[Sca-cooks] beer in food

Anne duBosc anne_du_bosc at yahoo.com
Sat Nov 30 08:34:35 PST 2002


--
[ Picked text/plain from multipart/alternative ]

I've had great success with the Lente Frytoures recipe from Two Fifteenth Century Cokery Books.  Duke Cariadoc's and Elizabeth Cook's redaction from The Miscellany follows:Lente Frytoures
Two Fifteenth Century p. 96/74
Take good flour, ale yeast, saffron and salt, and beat all together as thick as other manner fritters of flesh; and then take apples, and pare them, and cut them in manner of fritters, and wet them in the batter up and down, and fry them in oil, and cast them in a dish, and cast sugar thereon enough, and serve them forth hot.
batter:
2 1/3 c flour
12 ounces beer
3 t yeast
6 threads saffron
2 t salt

5 apples pared and sliced into 1/16ths
about 1/2 box powdered sugar sprinkled over
oil for frying
Fry them in a deep skillet with about 3/4" of oil.



Mordonna

 Barbara Benson <vox8 at mindspring.com> wrote:Does anyone have any good period recipes that use beer or ale?
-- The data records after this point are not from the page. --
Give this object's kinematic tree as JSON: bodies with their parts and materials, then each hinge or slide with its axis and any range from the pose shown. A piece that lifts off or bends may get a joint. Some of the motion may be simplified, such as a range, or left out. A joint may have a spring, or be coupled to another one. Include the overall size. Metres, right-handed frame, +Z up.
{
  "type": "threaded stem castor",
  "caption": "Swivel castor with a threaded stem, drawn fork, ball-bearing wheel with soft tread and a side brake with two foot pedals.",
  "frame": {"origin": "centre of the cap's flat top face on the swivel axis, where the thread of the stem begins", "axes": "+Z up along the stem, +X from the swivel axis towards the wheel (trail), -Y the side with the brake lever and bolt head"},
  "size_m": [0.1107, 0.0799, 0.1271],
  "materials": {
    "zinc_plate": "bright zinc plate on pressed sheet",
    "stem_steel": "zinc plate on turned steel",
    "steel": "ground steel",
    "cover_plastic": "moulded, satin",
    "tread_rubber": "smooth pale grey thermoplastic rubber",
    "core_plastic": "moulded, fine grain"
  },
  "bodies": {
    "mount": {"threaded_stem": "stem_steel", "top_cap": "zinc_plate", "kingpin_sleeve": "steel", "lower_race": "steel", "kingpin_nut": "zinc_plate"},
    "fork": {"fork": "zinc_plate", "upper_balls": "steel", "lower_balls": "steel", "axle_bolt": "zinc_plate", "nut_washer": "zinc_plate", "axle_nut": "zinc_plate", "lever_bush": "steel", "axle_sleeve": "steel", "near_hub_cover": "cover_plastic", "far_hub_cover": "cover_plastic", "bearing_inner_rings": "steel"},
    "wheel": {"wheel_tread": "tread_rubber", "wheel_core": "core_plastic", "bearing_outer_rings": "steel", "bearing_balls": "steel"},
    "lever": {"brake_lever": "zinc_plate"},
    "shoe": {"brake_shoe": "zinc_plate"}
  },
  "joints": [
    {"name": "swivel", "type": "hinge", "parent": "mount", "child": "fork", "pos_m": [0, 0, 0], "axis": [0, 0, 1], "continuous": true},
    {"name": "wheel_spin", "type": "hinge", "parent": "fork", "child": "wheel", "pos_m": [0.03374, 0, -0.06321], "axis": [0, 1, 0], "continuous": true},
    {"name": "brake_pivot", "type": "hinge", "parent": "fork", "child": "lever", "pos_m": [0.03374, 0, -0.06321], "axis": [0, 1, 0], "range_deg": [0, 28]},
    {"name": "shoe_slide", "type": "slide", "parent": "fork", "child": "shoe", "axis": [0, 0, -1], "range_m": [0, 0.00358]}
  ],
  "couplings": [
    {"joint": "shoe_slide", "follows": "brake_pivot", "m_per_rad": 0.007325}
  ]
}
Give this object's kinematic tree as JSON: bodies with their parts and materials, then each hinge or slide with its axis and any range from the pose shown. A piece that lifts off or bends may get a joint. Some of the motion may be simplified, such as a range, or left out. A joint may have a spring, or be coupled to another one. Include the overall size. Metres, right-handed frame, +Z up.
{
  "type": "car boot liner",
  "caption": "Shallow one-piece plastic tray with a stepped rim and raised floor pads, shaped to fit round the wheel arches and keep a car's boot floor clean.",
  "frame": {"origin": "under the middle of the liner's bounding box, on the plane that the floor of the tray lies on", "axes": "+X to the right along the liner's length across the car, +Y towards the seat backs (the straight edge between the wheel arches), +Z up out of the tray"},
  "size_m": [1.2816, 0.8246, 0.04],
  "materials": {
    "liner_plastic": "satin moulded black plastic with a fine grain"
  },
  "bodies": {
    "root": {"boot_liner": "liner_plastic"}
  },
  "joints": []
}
Or I
do have this file in the Florilegium and it might be nice to add more to it.

Greetings,

I have an interpretation of Filets in Galentyne that I went with the Ale
option (Left out the blood tho). I think there is a version in Master C's
Misc, but he went with saunders.

Every time I have served it, it has gone over very well (to the extent of
people sopping up the sauce with bread when all of the meat had departed).